WHAT IS REQUIRED: Copy every line, leaving nothing out and adding nothing.

──────

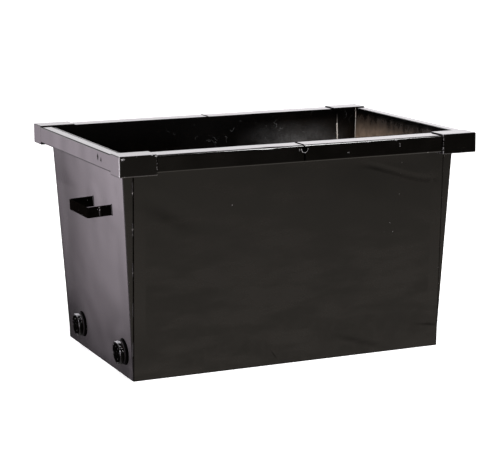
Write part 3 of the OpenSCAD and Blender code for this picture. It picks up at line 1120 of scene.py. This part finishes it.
def dented(place, out, height, seed):
    """A rim section's point, pushed in a little where the tube is uneven."""
    face = smooth((out - RIM_OUT + 0.004) / 0.003)
    lid = smooth((height - RIM_TOP + 0.004) / 0.003)
    push = FACE_DENT * (0.6 + uneven(place, height * 0.3, 0.09, seed))
    sink = LID_DENT * (0.6 + uneven(place, out * 0.5, 0.12, seed + 3))
    return out - face * max(0, push), height - lid * max(0, sink)


def long_rim(node, x_side, y_side):
    """One length of a long rim: a square tube from its cap to the mid joint. One has had a knock."""
    tubes = [], []
    seed = 20 + x_side + 3 * y_side
    knock_r = KNOCK_R if (x_side, y_side) == (LEFT, FRONT) else 0
    for x in steps(0.0002, RIM_END, round(RIM_END / 0.010)):
        edge_radius = RIM_EDGE_R + knock_r * smooth(1 - abs(x - KNOCK_X) / KNOCK_L)
        for rings, inset in zip(tubes, (0, RIM_WALL)):
            section = [dented(x, out, z, seed) for out, z in rim_ring(RIM_IN, RIM_OUT, inset, edge_radius)]
            rings.append([Vector((x_side * x, y_side * out, z)) for out, z in section])
    shell = Shell()
    shell.pipe(*tubes)
    piece = shell.make(node + "_tube", ["rim"])
    if y_side == FRONT:
        outwards = Vector((0, -1, 0)), Vector((1, 0, 0)), Vector((0, 0, 1))
        carve(piece, [rod((outwards, Vector((0, -RIM_OUT, VENT_Z))), VENT_R, 0.006)])
    show(ease(piece, 0.0005), node)


def end_rim(node, side):
    """An end rim: a narrower tube between the two long rims."""
    tubes = [], []
    for y in steps(-RIM_IN, RIM_IN, round(2 * RIM_IN / 0.015)):
        push = END_RIM_DENT * max(0, 0.5 + uneven(y, 0, 0.09, 40 + side))
        for rings, inset in zip(tubes, (0, RIM_WALL)):
            section = rim_ring(END_RIM_IN, END_RIM_OUT, inset, RIM_CORNER_R)
            rings.append([Vector((side * (out - push), y, z - 0.4 * push)) for out, z in section])
    shell = Shell()
    shell.pipe(*tubes)
    show(flatten(shell.make(node + "_tube", ["rim"])), node)


def corner_cap(node, x_side, y_side):
    """A corner cap: a folded channel with a closed end, round the end of a long rim."""
    low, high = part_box(node)
    xs = (high.x, low.x) if x_side < 0 else (low.x, high.x)
    ys = (high.y, low.y) if y_side < 0 else (low.y, high.y)
    work = bmesh.new()
    corner = {(a, b, c): work.verts.new((xs[a], ys[b], (low.z, high.z)[c]))
              for a in (0, 1) for b in (0, 1) for c in (0, 1)}
    for names in (((0, 0, 1), (1, 0, 1), (1, 1, 1), (0, 1, 1)),
                  ((0, 0, 0), (1, 0, 0), (1, 1, 0), (0, 1, 0)),
                  ((0, 1, 0), (1, 1, 0), (1, 1, 1), (0, 1, 1)),
                  ((1, 0, 0), (1, 1, 0), (1, 1, 1), (1, 0, 1))):
        work.faces.new([corner[name] for name in names])
    folds = [e for e in work.edges if len(e.link_faces) == 2]
    bmesh.ops.recalc_face_normals(work, faces=work.faces)
    middle = (low + high) / 2
    if any((f.calc_center_median() - middle).dot(f.normal) < 0 for f in work.faces):
        bmesh.ops.reverse_faces(work, faces=work.faces)
    bmesh.ops.bevel(work, geom=folds, offset=CAP_FOLD_R, segments=4, profile=0.5, affect="EDGES")
    piece = link_work(node + "_channel", work, ["cap"])
    modify(piece, "SOLIDIFY", thickness=CAP_SHEET, offset=-1, use_even_offset=True)
    show(ease(settle(bake_modifiers(piece)), 0.0003, 60), node)


def make_rim():
    """The rim's six tubes and four corner caps."""
    for y_name, x_name, y_side, x_side in CORNERS:
        long_rim(y_name + "_rim_" + x_name, x_side, y_side)
        corner_cap(y_name + "_" + x_name + "_corner_cap", x_side, y_side)
    end_rim("left_end_rim", LEFT)
    end_rim("right_end_rim", RIGHT)


# ---- Handles ----

STRAP_BOW = 0.0006


def bar_rings(place, path):
    """Rings of a flat bar along a path of (x, y, direction) in a wall's frame, its height along Z."""
    outline = rounded_outline(-BAR_T / 2, -BAR_H / 2, BAR_T / 2, BAR_H / 2, [BAR_EDGE_R] * 4, 4, 3)
    rings = []
    for x, y, heading in path:
        aside_x, aside_y = math.sin(heading), -math.cos(heading)
        rings.append([placed(place, x + aside_x * a, y + aside_y * a, b) for a, b in outline])
    return rings


def strap_path():
    """The strap's middle line: out along one leg, round a bend, across, round and back."""
    bar_x = HANDLE_REACH - BAR_T / 2
    radius = BEND_R - BAR_T / 2
    path = [(x, -LEG_Y, 0) for x in steps(LUG_L, bar_x - radius, 4)]
    for a in steps(0, 90, 8)[1:]:
        turn = math.radians(a)
        x = bar_x - radius + radius * math.sin(turn)
        path.append((x, -LEG_Y + radius - radius * math.cos(turn), turn))
    for y in steps(-LEG_Y + radius, 0, 10)[1:]:
        path.append((bar_x - STRAP_BOW * smooth(1 - abs(y) / LEG_Y), y, math.pi / 2))
    return path + [(x, -y, math.pi - heading) for x, y, heading in reversed(path[:-1])]


def lug_welds(welds, place, side, s):
    """The welds of one lug: round its foot on the wall, and where the strap's leg meets it."""
    out, across, rise = place[0]
    leg_y = s * LEG_Y
    for face in BOTH:
        foot, head = [placed(place, 0, leg_y + face * BAR_T / 2, end * BAR_H / 2) for end in BOTH]
        bead(welds, straight(foot, head, out, across * face), BEAD_R, BEAD_R, seed=side + s + face)
    foot, head = [placed(place, LUG_L, s * HANDLE_L / 2, end * BAR_H / 2) for end in BOTH]
    bead(welds, straight(foot, head, out, across * s), 0.0032, 0.0016, sweep=180, seed=side + 2 * s)
    for end in BOTH:
        tip = placed(place, 0, leg_y, end * BAR_H / 2)
        run = straight(tip - across * BAR_T / 2, tip + across * BAR_T / 2, out, rise * end)
        bead(welds, run, 0.0024, 0.0024, seed=side + s)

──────

RESPONSE:
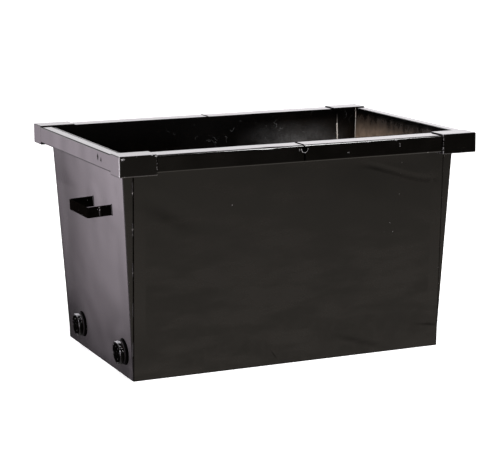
Write part 3 of the OpenSCAD and Blender code for this picture. It picks up at line 1120 of scene.py. This part finishes it.
def dented(place, out, height, seed):
    """A rim section's point, pushed in a little where the tube is uneven."""
    face = smooth((out - RIM_OUT + 0.004) / 0.003)
    lid = smooth((height - RIM_TOP + 0.004) / 0.003)
    push = FACE_DENT * (0.6 + uneven(place, height * 0.3, 0.09, seed))
    sink = LID_DENT * (0.6 + uneven(place, out * 0.5, 0.12, seed + 3))
    return out - face * max(0, push), height - lid * max(0, sink)


def long_rim(node, x_side, y_side):
    """One length of a long rim: a square tube from its cap to the mid joint. One has had a knock."""
    tubes = [], []
    seed = 20 + x_side + 3 * y_side
    knock_r = KNOCK_R if (x_side, y_side) == (LEFT, FRONT) else 0
    for x in steps(0.0002, RIM_END, round(RIM_END / 0.010)):
        edge_radius = RIM_EDGE_R + knock_r * smooth(1 - abs(x - KNOCK_X) / KNOCK_L)
        for rings, inset in zip(tubes, (0, RIM_WALL)):
            section = [dented(x, out, z, seed) for out, z in rim_ring(RIM_IN, RIM_OUT, inset, edge_radius)]
            rings.append([Vector((x_side * x, y_side * out, z)) for out, z in section])
    shell = Shell()
    shell.pipe(*tubes)
    piece = shell.make(node + "_tube", ["rim"])
    if y_side == FRONT:
        outwards = Vector((0, -1, 0)), Vector((1, 0, 0)), Vector((0, 0, 1))
        carve(piece, [rod((outwards, Vector((0, -RIM_OUT, VENT_Z))), VENT_R, 0.006)])
    show(ease(piece, 0.0005), node)


def end_rim(node, side):
    """An end rim: a narrower tube between the two long rims."""
    tubes = [], []
    for y in steps(-RIM_IN, RIM_IN, round(2 * RIM_IN / 0.015)):
        push = END_RIM_DENT * max(0, 0.5 + uneven(y, 0, 0.09, 40 + side))
        for rings, inset in zip(tubes, (0, RIM_WALL)):
            section = rim_ring(END_RIM_IN, END_RIM_OUT, inset, RIM_CORNER_R)
            rings.append([Vector((side * (out - push), y, z - 0.4 * push)) for out, z in section])
    shell = Shell()
    shell.pipe(*tubes)
    show(flatten(shell.make(node + "_tube", ["rim"])), node)


def corner_cap(node, x_side, y_side):
    """A corner cap: a folded channel with a closed end, round the end of a long rim."""
    low, high = part_box(node)
    xs = (high.x, low.x) if x_side < 0 else (low.x, high.x)
    ys = (high.y, low.y) if y_side < 0 else (low.y, high.y)
    work = bmesh.new()
    corner = {(a, b, c): work.verts.new((xs[a], ys[b], (low.z, high.z)[c]))
              for a in (0, 1) for b in (0, 1) for c in (0, 1)}
    for names in (((0, 0, 1), (1, 0, 1), (1, 1, 1), (0, 1, 1)),
                  ((0, 0, 0), (1, 0, 0), (1, 1, 0), (0, 1, 0)),
                  ((0, 1, 0), (1, 1, 0), (1, 1, 1), (0, 1, 1)),
                  ((1, 0, 0), (1, 1, 0), (1, 1, 1), (1, 0, 1))):
        work.faces.new([corner[name] for name in names])
    folds = [e for e in work.edges if len(e.link_faces) == 2]
    bmesh.ops.recalc_face_normals(work, faces=work.faces)
    middle = (low + high) / 2
    if any((f.calc_center_median() - middle).dot(f.normal) < 0 for f in work.faces):
        bmesh.ops.reverse_faces(work, faces=work.faces)
    bmesh.ops.bevel(work, geom=folds, offset=CAP_FOLD_R, segments=4, profile=0.5, affect="EDGES")
    piece = link_work(node + "_channel", work, ["cap"])
    modify(piece, "SOLIDIFY", thickness=CAP_SHEET, offset=-1, use_even_offset=True)
    show(ease(settle(bake_modifiers(piece)), 0.0003, 60), node)


def make_rim():
    """The rim's six tubes and four corner caps."""
    for y_name, x_name, y_side, x_side in CORNERS:
        long_rim(y_name + "_rim_" + x_name, x_side, y_side)
        corner_cap(y_name + "_" + x_name + "_corner_cap", x_side, y_side)
    end_rim("left_end_rim", LEFT)
    end_rim("right_end_rim", RIGHT)


# ---- Handles ----

STRAP_BOW = 0.0006


def bar_rings(place, path):
    """Rings of a flat bar along a path of (x, y, direction) in a wall's frame, its height along Z."""
    outline = rounded_outline(-BAR_T / 2, -BAR_H / 2, BAR_T / 2, BAR_H / 2, [BAR_EDGE_R] * 4, 4, 3)
    rings = []
    for x, y, heading in path:
        aside_x, aside_y = math.sin(heading), -math.cos(heading)
        rings.append([placed(place, x + aside_x * a, y + aside_y * a, b) for a, b in outline])
    return rings


def strap_path():
    """The strap's middle line: out along one leg, round a bend, across, round and back."""
    bar_x = HANDLE_REACH - BAR_T / 2
    radius = BEND_R - BAR_T / 2
    path = [(x, -LEG_Y, 0) for x in steps(LUG_L, bar_x - radius, 4)]
    for a in steps(0, 90, 8)[1:]:
        turn = math.radians(a)
        x = bar_x - radius + radius * math.sin(turn)
        path.append((x, -LEG_Y + radius - radius * math.cos(turn), turn))
    for y in steps(-LEG_Y + radius, 0, 10)[1:]:
        path.append((bar_x - STRAP_BOW * smooth(1 - abs(y) / LEG_Y), y, math.pi / 2))
    return path + [(x, -y, math.pi - heading) for x, y, heading in reversed(path[:-1])]


def lug_welds(welds, place, side, s):
    """The welds of one lug: round its foot on the wall, and where the strap's leg meets it."""
    out, across, rise = place[0]
    leg_y = s * LEG_Y
    for face in BOTH:
        foot, head = [placed(place, 0, leg_y + face * BAR_T / 2, end * BAR_H / 2) for end in BOTH]
        bead(welds, straight(foot, head, out, across * face), BEAD_R, BEAD_R, seed=side + s + face)
    foot, head = [placed(place, LUG_L, s * HANDLE_L / 2, end * BAR_H / 2) for end in BOTH]
    bead(welds, straight(foot, head, out, across * s), 0.0032, 0.0016, sweep=180, seed=side + 2 * s)
    for end in BOTH:
        tip = placed(place, 0, leg_y, end * BAR_H / 2)
        run = straight(tip - across * BAR_T / 2, tip + across * BAR_T / 2, out, rise * end)
        bead(welds, run, 0.0024, 0.0024, seed=side + s)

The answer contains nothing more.